[DIRECTION]:
Gather all lines in the entries below that include the word "materials".

[Start of THE DATA]

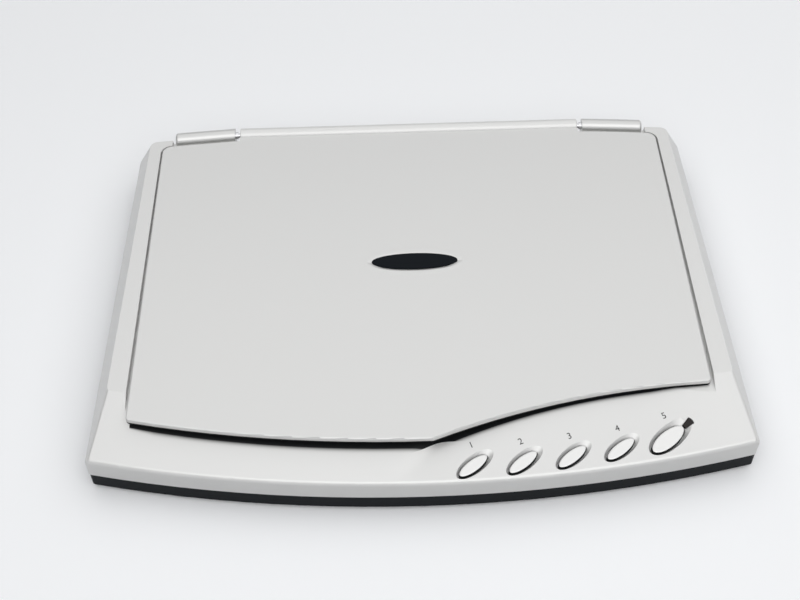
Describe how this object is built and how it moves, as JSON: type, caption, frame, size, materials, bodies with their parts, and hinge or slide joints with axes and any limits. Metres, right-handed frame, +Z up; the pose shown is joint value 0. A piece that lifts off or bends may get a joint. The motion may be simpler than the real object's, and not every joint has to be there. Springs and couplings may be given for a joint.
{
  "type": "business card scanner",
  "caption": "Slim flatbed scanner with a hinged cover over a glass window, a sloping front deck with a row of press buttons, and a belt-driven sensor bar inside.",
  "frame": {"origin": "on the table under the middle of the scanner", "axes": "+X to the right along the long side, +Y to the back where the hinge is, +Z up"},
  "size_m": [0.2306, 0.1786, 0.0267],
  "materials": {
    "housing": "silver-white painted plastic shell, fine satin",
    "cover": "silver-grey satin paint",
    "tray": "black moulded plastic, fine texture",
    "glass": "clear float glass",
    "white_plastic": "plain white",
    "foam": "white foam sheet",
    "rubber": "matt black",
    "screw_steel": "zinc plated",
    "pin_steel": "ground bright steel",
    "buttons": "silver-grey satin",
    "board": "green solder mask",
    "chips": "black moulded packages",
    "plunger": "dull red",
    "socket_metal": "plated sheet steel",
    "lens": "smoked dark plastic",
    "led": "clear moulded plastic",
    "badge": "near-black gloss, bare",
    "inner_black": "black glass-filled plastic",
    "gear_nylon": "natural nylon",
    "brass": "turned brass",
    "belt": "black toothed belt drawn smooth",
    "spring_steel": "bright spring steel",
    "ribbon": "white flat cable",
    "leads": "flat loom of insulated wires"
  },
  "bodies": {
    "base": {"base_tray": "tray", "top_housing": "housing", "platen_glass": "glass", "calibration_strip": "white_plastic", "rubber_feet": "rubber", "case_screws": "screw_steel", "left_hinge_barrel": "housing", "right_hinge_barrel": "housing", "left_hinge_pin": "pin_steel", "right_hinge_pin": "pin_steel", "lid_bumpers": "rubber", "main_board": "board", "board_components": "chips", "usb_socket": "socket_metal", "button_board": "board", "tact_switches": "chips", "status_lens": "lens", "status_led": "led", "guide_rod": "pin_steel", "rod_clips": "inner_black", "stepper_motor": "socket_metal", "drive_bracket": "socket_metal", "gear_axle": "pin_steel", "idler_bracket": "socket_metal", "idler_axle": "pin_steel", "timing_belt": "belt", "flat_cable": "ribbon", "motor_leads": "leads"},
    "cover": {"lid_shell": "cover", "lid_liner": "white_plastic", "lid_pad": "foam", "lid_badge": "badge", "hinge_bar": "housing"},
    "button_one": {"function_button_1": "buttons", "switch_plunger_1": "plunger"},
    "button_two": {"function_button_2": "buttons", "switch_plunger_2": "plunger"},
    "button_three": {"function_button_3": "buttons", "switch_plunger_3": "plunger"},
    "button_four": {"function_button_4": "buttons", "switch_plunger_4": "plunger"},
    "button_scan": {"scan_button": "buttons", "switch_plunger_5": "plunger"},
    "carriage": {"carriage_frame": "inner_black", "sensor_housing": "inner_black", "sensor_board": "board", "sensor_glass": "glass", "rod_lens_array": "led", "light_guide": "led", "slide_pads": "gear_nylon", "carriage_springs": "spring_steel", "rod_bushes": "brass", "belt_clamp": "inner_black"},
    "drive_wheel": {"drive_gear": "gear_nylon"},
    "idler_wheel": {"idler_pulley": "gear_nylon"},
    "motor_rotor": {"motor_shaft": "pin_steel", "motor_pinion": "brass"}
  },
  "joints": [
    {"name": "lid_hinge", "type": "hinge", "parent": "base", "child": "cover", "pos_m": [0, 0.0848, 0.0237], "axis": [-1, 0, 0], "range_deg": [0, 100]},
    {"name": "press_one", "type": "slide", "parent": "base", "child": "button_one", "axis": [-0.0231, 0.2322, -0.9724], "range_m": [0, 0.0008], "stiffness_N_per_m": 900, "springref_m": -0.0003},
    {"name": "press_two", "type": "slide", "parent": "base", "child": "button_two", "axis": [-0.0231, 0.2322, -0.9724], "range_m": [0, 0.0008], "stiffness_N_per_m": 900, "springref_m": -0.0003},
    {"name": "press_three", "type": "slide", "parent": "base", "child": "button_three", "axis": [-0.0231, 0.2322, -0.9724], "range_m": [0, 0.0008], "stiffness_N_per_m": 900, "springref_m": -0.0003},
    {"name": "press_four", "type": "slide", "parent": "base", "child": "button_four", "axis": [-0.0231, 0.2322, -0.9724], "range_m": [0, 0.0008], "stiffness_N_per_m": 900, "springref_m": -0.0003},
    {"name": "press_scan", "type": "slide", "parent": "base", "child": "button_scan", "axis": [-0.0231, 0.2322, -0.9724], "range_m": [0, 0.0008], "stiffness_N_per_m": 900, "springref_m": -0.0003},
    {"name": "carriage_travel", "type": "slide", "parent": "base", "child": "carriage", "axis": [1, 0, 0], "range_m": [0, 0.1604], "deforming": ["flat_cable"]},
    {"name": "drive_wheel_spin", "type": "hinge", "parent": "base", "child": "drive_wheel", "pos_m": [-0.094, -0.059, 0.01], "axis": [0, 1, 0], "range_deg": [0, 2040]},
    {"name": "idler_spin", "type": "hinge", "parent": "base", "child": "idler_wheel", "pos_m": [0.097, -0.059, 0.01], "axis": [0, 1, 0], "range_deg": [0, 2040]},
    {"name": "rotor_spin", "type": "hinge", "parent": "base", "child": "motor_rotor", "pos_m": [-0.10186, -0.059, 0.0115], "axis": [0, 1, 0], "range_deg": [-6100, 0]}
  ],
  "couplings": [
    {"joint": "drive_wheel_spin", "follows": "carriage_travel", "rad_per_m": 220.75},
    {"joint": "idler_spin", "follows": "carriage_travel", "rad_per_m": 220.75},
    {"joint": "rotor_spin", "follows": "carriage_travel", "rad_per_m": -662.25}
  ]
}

[End of THE DATA]
[Start of THE DATA]

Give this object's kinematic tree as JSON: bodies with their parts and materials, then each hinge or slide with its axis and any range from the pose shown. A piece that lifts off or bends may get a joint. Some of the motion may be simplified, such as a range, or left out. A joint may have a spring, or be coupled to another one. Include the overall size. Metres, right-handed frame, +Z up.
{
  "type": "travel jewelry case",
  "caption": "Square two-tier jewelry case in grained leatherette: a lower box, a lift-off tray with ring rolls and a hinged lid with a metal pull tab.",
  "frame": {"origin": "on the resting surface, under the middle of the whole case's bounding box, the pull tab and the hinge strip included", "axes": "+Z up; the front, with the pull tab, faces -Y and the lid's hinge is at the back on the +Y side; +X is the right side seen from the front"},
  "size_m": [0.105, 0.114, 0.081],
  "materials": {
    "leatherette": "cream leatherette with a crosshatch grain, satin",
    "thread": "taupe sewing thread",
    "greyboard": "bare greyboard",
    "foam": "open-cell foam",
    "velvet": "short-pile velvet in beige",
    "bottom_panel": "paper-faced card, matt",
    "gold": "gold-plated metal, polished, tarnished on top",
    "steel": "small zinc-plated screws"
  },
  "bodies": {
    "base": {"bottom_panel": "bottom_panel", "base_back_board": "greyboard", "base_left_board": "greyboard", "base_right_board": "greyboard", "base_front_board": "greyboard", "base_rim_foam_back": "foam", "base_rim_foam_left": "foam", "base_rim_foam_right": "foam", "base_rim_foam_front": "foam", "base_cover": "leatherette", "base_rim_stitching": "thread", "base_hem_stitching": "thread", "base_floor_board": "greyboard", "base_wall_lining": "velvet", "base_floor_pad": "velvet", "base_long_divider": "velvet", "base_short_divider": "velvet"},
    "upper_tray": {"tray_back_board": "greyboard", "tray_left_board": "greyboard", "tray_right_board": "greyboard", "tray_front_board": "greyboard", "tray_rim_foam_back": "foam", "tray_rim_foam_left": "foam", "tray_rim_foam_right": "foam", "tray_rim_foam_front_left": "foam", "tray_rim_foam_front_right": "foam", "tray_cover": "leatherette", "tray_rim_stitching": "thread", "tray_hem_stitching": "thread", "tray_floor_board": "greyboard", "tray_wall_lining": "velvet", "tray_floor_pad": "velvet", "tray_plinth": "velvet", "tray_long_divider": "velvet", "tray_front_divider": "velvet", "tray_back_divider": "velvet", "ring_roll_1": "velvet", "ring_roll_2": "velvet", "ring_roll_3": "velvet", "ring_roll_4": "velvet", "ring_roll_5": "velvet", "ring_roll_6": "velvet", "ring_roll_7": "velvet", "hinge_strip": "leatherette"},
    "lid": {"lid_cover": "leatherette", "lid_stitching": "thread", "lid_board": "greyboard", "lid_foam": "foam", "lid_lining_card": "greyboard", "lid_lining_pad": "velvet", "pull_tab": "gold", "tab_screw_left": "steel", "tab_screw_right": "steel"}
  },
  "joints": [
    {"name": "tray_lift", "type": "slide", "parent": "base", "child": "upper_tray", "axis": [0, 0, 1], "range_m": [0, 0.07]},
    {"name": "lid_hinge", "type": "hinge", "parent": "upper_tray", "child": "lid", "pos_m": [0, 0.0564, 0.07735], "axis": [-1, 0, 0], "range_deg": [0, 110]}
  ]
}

[End of THE DATA]

[RESPONSE TO THE EXERCISE]:
Describe how this object is built and how it moves, as JSON: type, caption, frame, size, materials, bodies with their parts, and hinge or slide joints with axes and any limits. Metres, right-handed frame, +Z up; the pose shown is joint value 0. A piece that lifts off or bends may get a joint. The motion may be simpler than the real object's, and not every joint has to be there. Springs and couplings may be given for a joint.
  "materials": {
Give this object's kinematic tree as JSON: bodies with their parts and materials, then each hinge or slide with its axis and any range from the pose shown. A piece that lifts off or bends may get a joint. Some of the motion may be simplified, such as a range, or left out. A joint may have a spring, or be coupled to another one. Include the overall size. Metres, right-handed frame, +Z up.
  "materials": {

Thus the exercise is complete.